-- Begin --

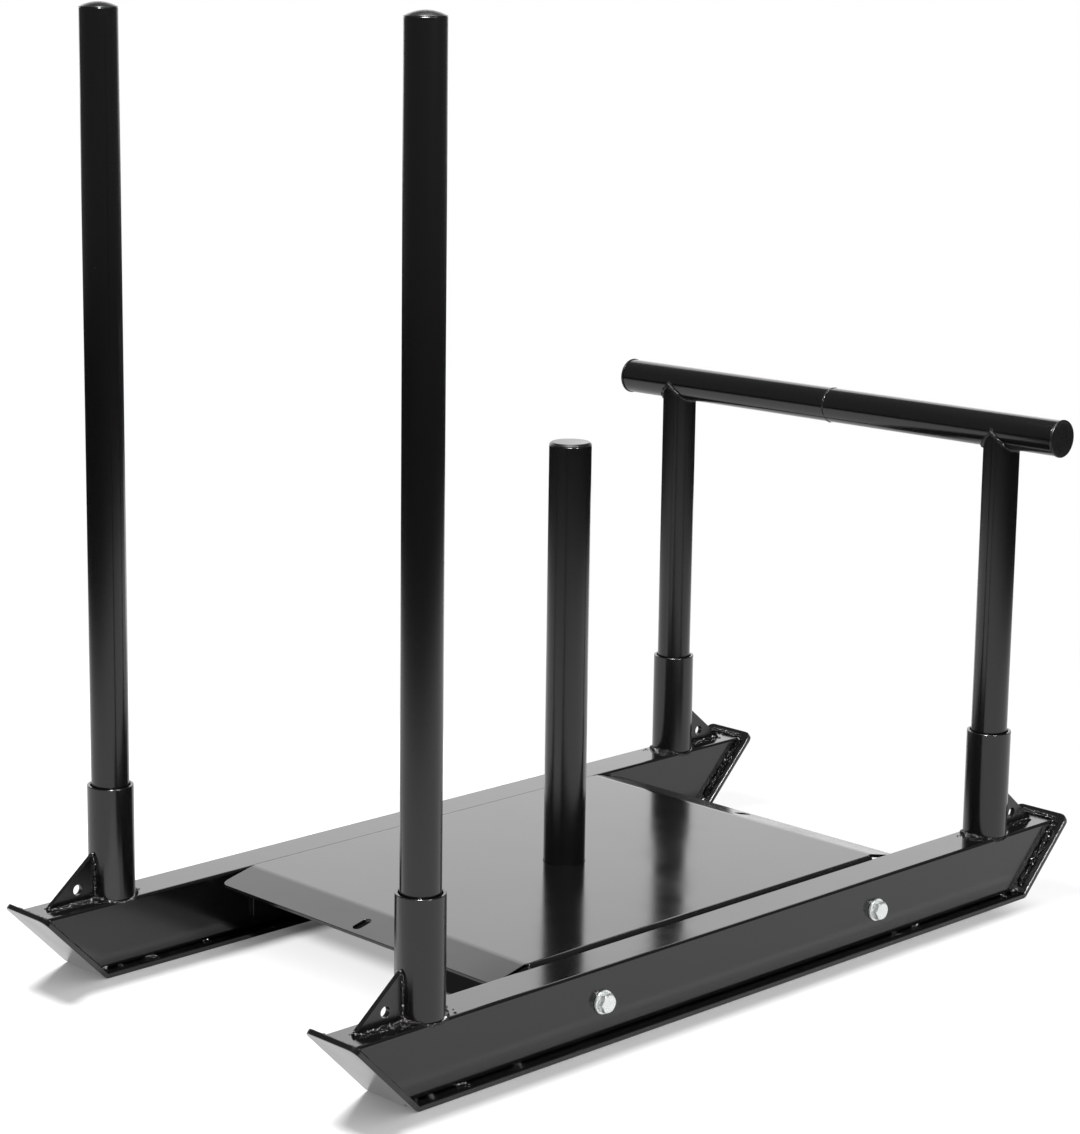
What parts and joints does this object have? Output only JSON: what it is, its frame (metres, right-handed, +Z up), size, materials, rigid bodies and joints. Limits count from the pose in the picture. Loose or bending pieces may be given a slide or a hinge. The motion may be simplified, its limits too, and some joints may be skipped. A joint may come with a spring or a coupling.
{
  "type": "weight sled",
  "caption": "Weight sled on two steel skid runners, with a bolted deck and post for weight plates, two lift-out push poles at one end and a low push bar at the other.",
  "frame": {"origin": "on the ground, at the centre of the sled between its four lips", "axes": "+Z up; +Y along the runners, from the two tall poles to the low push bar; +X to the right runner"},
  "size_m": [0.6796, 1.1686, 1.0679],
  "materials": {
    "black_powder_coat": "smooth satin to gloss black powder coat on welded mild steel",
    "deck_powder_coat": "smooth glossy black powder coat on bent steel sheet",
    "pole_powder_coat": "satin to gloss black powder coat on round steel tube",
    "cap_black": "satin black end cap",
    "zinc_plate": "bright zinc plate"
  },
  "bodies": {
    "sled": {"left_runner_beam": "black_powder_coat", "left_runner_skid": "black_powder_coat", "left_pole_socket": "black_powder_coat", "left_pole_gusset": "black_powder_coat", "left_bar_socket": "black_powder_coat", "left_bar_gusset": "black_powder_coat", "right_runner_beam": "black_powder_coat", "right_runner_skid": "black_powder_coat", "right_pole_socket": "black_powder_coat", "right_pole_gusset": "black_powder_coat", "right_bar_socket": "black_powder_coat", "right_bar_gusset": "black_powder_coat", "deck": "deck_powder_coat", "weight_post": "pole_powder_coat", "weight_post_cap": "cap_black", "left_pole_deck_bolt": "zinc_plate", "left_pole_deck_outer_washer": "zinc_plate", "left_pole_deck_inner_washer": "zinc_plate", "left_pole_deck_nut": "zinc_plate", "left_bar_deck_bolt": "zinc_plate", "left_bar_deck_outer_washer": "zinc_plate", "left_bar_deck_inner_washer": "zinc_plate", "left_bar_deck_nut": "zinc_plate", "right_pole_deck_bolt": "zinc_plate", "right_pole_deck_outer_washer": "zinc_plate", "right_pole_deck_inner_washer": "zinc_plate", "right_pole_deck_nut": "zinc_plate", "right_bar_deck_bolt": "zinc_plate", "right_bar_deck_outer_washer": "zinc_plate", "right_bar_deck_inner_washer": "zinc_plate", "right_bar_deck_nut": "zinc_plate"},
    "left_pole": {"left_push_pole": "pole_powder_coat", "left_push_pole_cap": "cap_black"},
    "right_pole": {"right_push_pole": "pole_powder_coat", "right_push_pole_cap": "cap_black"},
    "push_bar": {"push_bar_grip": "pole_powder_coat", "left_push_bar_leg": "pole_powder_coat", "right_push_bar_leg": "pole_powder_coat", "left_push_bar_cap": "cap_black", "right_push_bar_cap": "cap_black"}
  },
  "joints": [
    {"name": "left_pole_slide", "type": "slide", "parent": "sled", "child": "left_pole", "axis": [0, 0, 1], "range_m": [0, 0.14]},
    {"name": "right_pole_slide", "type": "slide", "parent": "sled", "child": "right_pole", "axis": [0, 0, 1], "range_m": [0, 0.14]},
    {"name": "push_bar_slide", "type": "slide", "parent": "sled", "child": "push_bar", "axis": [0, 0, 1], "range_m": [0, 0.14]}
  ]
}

-- End --

Extract the listing in its entirety, matching it exactly.

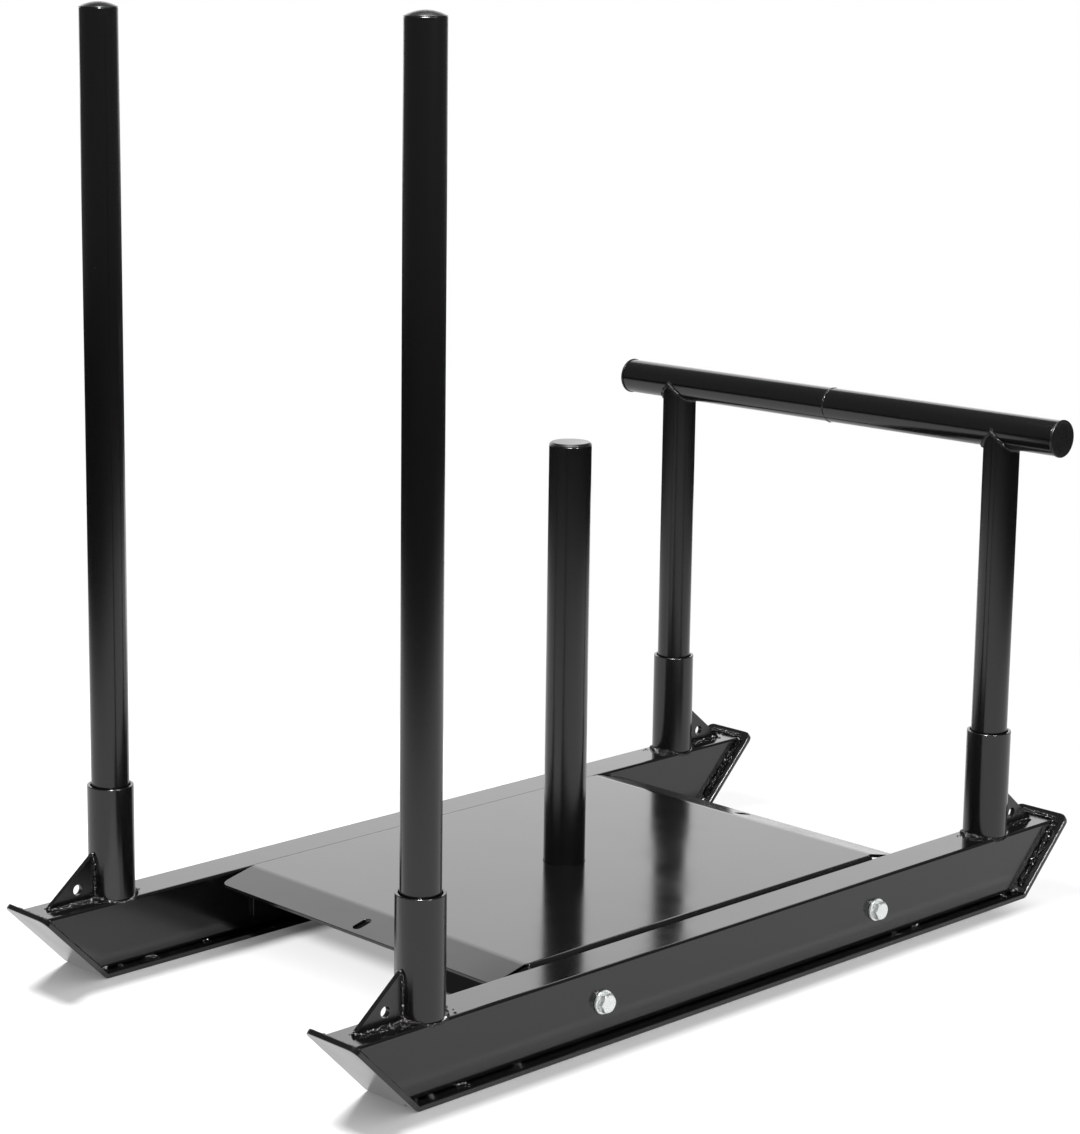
What parts and joints does this object have? Output only JSON: what it is, its frame (metres, right-handed, +Z up), size, materials, rigid bodies and joints. Limits count from the pose in the picture. Loose or bending pieces may be given a slide or a hinge. The motion may be simplified, its limits too, and some joints may be skipped. A joint may come with a spring or a coupling.
{
  "type": "weight sled",
  "caption": "Weight sled on two steel skid runners, with a bolted deck and post for weight plates, two lift-out push poles at one end and a low push bar at the other.",
  "frame": {"origin": "on the ground, at the centre of the sled between its four lips", "axes": "+Z up; +Y along the runners, from the two tall poles to the low push bar; +X to the right runner"},
  "size_m": [0.6796, 1.1686, 1.0679],
  "materials": {
    "black_powder_coat": "smooth satin to gloss black powder coat on welded mild steel",
    "deck_powder_coat": "smooth glossy black powder coat on bent steel sheet",
    "pole_powder_coat": "satin to gloss black powder coat on round steel tube",
    "cap_black": "satin black end cap",
    "zinc_plate": "bright zinc plate"
  },
  "bodies": {
    "sled": {"left_runner_beam": "black_powder_coat", "left_runner_skid": "black_powder_coat", "left_pole_socket": "black_powder_coat", "left_pole_gusset": "black_powder_coat", "left_bar_socket": "black_powder_coat", "left_bar_gusset": "black_powder_coat", "right_runner_beam": "black_powder_coat", "right_runner_skid": "black_powder_coat", "right_pole_socket": "black_powder_coat", "right_pole_gusset": "black_powder_coat", "right_bar_socket": "black_powder_coat", "right_bar_gusset": "black_powder_coat", "deck": "deck_powder_coat", "weight_post": "pole_powder_coat", "weight_post_cap": "cap_black", "left_pole_deck_bolt": "zinc_plate", "left_pole_deck_outer_washer": "zinc_plate", "left_pole_deck_inner_washer": "zinc_plate", "left_pole_deck_nut": "zinc_plate", "left_bar_deck_bolt": "zinc_plate", "left_bar_deck_outer_washer": "zinc_plate", "left_bar_deck_inner_washer": "zinc_plate", "left_bar_deck_nut": "zinc_plate", "right_pole_deck_bolt": "zinc_plate", "right_pole_deck_outer_washer": "zinc_plate", "right_pole_deck_inner_washer": "zinc_plate", "right_pole_deck_nut": "zinc_plate", "right_bar_deck_bolt": "zinc_plate", "right_bar_deck_outer_washer": "zinc_plate", "right_bar_deck_inner_washer": "zinc_plate", "right_bar_deck_nut": "zinc_plate"},
    "left_pole": {"left_push_pole": "pole_powder_coat", "left_push_pole_cap": "cap_black"},
    "right_pole": {"right_push_pole": "pole_powder_coat", "right_push_pole_cap": "cap_black"},
    "push_bar": {"push_bar_grip": "pole_powder_coat", "left_push_bar_leg": "pole_powder_coat", "right_push_bar_leg": "pole_powder_coat", "left_push_bar_cap": "cap_black", "right_push_bar_cap": "cap_black"}
  },
  "joints": [
    {"name": "left_pole_slide", "type": "slide", "parent": "sled", "child": "left_pole", "axis": [0, 0, 1], "range_m": [0, 0.14]},
    {"name": "right_pole_slide", "type": "slide", "parent": "sled", "child": "right_pole", "axis": [0, 0, 1], "range_m": [0, 0.14]},
    {"name": "push_bar_slide", "type": "slide", "parent": "sled", "child": "push_bar", "axis": [0, 0, 1], "range_m": [0, 0.14]}
  ]
}